Allies of Mrs. Clinton’s say they could imagine her, as president-elect, going to Mr. Ryan’s office this year to start talking about immigration. She believes in gestures: When Mrs. Clinton was working on the health care overhaul bill during President Bill Clinton’s first term, John Kasich, then a ranking Republican on the House Budget Committee, asked one of her aides if Mrs. Clinton would ever consider coming over to Capitol Hill to talk to Republicans about her ideas.
“I said I’d ask her, and she was eager to go, which I think shows a willingness to get things done,” said the aide, Melanne Verveer, who became Mrs. Clinton’s White House chief of staff.
But many Republicans are not sure how she would use power, given that they think she abused her authority and was overly secretive by using a private email server as secretary of state. Mrs. Clinton has already indicated that she is willing to take executive action on issues if Republicans do not work with her, like expanding background checks for gun sales and ending corporate inversions aimed at avoiding taxes. Executive actions were a flash point between Mr. Obama and Republicans; several said Mrs. Clinton would have a hard time getting them over for cocktails if she shoved executive actions down their throats.

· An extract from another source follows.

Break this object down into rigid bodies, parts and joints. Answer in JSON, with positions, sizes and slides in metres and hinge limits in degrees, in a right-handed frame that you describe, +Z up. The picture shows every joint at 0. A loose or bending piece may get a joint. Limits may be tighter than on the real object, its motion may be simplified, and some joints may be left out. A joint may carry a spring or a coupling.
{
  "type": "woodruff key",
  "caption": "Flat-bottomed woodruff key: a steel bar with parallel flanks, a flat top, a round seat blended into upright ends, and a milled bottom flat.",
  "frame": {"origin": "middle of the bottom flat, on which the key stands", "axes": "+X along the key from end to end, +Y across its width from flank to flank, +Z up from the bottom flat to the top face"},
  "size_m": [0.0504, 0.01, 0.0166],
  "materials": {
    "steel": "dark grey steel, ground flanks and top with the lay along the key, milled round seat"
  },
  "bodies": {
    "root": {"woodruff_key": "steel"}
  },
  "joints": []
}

“She can be extremely charming, and she can be the opposite,” said Tom Davis, a former senior House Republican from Virginia. “But I think she’ll want to build some bridges right away and get back some of the trust that’s been missing between the parties for the last 15 years.”

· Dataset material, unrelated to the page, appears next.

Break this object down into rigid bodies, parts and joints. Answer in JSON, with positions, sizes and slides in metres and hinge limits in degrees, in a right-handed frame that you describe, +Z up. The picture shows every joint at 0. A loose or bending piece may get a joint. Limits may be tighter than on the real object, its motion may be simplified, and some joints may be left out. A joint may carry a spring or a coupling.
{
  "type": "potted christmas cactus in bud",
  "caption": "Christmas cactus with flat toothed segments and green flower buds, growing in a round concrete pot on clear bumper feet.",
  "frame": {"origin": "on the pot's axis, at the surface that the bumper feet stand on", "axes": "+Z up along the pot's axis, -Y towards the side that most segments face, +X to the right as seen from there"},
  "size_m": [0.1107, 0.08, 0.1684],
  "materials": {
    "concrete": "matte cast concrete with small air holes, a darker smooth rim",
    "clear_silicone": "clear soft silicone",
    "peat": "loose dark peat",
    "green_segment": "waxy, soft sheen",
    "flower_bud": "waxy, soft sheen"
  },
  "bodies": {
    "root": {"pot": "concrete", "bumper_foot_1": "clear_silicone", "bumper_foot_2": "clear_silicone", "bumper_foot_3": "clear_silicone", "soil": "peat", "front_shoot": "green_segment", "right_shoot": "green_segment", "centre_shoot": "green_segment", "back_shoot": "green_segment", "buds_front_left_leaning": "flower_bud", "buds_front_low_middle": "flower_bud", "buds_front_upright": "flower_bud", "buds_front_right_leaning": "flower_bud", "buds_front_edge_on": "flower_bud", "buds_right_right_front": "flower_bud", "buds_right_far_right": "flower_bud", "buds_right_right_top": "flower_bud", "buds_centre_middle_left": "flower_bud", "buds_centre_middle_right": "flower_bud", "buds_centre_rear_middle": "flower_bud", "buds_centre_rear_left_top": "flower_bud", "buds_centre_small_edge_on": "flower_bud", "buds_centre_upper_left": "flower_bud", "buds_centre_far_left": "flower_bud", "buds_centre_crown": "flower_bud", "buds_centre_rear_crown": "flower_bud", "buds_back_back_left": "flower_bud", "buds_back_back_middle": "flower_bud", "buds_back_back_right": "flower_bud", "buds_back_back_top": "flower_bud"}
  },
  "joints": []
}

Allies of the House and Senate Republican leaders said they would be more inclined to work with a President Hillary Clinton if she showed a willingness to compromise on priorities for many fiscal conservatives like overhauling Social Security. Yet Mrs. Clinton, like many in her party, opposes Republican proposals to cut benefits and raise the retirement age, and she has said she is open to raising the cap on income subject to Social Security taxes. Should she deviate from those positions, leaders of liberal groups — not to mention her primary race opponent, Senator Bernie Sanders of Vermont, and his full-throated supporters — would pounce on her.

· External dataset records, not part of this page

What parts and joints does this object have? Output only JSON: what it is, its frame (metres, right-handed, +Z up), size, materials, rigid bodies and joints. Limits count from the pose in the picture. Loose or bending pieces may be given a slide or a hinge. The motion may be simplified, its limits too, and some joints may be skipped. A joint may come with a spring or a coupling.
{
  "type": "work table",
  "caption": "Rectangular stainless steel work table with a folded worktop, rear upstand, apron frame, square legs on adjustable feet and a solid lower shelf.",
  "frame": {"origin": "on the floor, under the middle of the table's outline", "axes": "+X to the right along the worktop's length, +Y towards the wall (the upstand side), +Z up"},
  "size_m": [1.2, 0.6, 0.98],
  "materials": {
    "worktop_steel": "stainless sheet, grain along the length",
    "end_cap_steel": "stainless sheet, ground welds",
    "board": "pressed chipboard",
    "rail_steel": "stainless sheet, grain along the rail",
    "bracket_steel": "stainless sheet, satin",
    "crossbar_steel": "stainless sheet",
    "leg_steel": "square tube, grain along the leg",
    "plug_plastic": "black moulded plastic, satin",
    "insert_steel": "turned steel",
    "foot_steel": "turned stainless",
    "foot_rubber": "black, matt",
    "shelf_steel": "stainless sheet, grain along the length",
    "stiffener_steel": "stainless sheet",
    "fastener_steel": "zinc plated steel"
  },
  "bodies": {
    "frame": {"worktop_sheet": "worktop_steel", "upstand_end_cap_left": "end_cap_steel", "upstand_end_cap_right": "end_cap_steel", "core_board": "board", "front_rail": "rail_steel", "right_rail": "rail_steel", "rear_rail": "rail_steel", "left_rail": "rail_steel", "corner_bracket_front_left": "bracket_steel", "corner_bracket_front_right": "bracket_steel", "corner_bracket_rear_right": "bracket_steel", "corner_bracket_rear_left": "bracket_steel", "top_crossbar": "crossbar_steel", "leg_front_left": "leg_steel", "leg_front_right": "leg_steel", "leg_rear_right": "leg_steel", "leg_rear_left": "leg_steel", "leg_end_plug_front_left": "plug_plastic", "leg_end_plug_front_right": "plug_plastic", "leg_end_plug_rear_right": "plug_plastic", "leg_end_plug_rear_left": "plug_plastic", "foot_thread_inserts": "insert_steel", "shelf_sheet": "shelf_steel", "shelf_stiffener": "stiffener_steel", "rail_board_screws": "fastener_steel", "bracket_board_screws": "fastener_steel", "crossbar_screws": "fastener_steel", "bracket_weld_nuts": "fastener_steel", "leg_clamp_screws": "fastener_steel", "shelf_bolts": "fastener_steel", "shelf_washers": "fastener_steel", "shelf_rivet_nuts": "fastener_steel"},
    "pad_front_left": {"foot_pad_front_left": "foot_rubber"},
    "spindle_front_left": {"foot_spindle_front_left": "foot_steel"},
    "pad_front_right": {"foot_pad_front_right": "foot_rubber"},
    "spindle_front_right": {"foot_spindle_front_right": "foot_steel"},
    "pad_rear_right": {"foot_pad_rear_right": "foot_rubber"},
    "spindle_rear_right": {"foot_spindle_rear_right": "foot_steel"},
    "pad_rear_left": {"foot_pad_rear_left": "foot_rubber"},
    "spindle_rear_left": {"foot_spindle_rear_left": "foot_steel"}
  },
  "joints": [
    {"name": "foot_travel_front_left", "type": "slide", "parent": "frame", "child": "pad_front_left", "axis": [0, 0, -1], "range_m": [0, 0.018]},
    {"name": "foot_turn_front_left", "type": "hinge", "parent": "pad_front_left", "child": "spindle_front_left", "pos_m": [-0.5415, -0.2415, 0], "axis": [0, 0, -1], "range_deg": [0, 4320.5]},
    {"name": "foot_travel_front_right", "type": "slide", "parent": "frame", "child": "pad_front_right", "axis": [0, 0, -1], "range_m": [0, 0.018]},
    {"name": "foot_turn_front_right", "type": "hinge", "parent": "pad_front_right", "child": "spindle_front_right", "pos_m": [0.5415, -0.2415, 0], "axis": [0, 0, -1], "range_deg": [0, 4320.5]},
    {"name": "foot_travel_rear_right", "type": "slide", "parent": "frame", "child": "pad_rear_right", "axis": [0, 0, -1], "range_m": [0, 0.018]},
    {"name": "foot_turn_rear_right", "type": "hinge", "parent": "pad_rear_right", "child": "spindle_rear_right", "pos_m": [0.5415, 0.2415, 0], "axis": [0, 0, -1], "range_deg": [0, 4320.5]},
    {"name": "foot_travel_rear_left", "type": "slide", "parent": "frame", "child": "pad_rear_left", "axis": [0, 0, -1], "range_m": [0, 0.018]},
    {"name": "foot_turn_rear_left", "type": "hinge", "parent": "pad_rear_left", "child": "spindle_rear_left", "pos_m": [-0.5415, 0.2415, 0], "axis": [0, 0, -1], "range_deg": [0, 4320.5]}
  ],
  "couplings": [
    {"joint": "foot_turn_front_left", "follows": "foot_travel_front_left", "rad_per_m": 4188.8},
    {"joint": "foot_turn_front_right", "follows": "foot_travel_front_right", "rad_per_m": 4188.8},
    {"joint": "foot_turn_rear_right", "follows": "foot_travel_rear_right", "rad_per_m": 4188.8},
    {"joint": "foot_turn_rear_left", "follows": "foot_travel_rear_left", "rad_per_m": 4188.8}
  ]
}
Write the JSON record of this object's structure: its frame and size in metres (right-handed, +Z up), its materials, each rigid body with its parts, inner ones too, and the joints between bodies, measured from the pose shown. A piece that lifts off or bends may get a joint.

“She’s campaigning on expanding Social Security, not cutting it,” said Ilya Sheyman, the executive director of MoveOn.org, a progressive organizing group that endorsed Mr. Sanders in the primaries. “It will be incumbent on a President Clinton very early in 2017 to force Republicans to accept big, bold ideas or else have them pay the consequences.”
Some liberals think Mr. Trump will be so destructive to the Republican Party that it will be severely weakened after the November election — and that Mrs. Clinton, as the Democratic leader, should keep her boot on its neck rather than try to play nice and find compromises. Mr. Sanders remains worried that she would abandon progressive ideals to do business with Republicans and has yet to endorse her. Mrs. Clinton has spoken intensely about progressive policies, but she has long wanted to erase the caricature of herself as a partisan warrior — a “feminazi,” as one 1990s phrase went.
She hopes to reassure progressives with her executive actions, which would also include new protections for undocumented immigrant parents, as well as her personnel appointments. Having women make up half of her cabinet would be historic (in recent years, a quarter to a third of cabinet positions have been held by women), and Democrats close to Mrs. Clinton say she may decide to retain Ms. Lynch, the nation’s first black woman to be attorney general, who took office in April 2015.
These Democrats, who spoke on the condition of anonymity to discuss confidential conversations with Mrs. Clinton and her advisers, said that Mr. Podesta, her campaign chairman, would have the right of first refusal on becoming her chief of staff, a job he held under Mr. Clinton. If he turns it down, Mrs. Clinton would look at appointing a woman to that job, which has been held only by men.
“There’s that old saying, ‘Nothing about us without us,’” said Jennifer Granholm, a former Democratic governor of Michigan who supports Mrs. Clinton. “I mean, a woman as chief of staff, Treasury secretary, a woman at Defense — it would be incredible.” (Ms. Granholm is often mentioned as a possible cabinet pick for the Energy Department or another post, but she waved off a question about her interest.)
Mrs. Clinton has assigned three top aides — Ann O’Leary, Ed Meier and Sara Latham — to oversee transition planning, reporting to Mr. Podesta. Clinton advisers say they do not expect Mr. Clinton to be constantly visible in the early months beyond whatever duties Mrs. Clinton gives him on economic policy and foreign affairs. The Clintons’ priority is that he does not do anything that distracts from her agenda or overshadows her as the country gets used to having a former president (and a man) in the role of first spouse.
One role he will be welcome to play is as an icebreaker at the Oval Office happy hour.
Mrs. Clinton’s ability to use alcohol as a political lubricant came up repeatedly when allies and advisers were asked how she might work with Republicans. Her tale about a drinking contest with Senator John McCain of Arizona is now a Washington legend. (She said they called it quits before things got out of hand.) She believes that a relaxed, frank discussion is more authentic than trying to bond awkwardly with adversaries over sports — and more productive than keeping them at arm’s length, as Mr. Obama has often done.
“She likes to cajole, she likes to make deals, and she likes to make friends,” said Richard Socarides, a former policy adviser to Bill Clinton and a longtime supporter of Mrs. Clinton. “And she knows it’s much harder to go after someone who you basically like, who you’ve had a drink with.”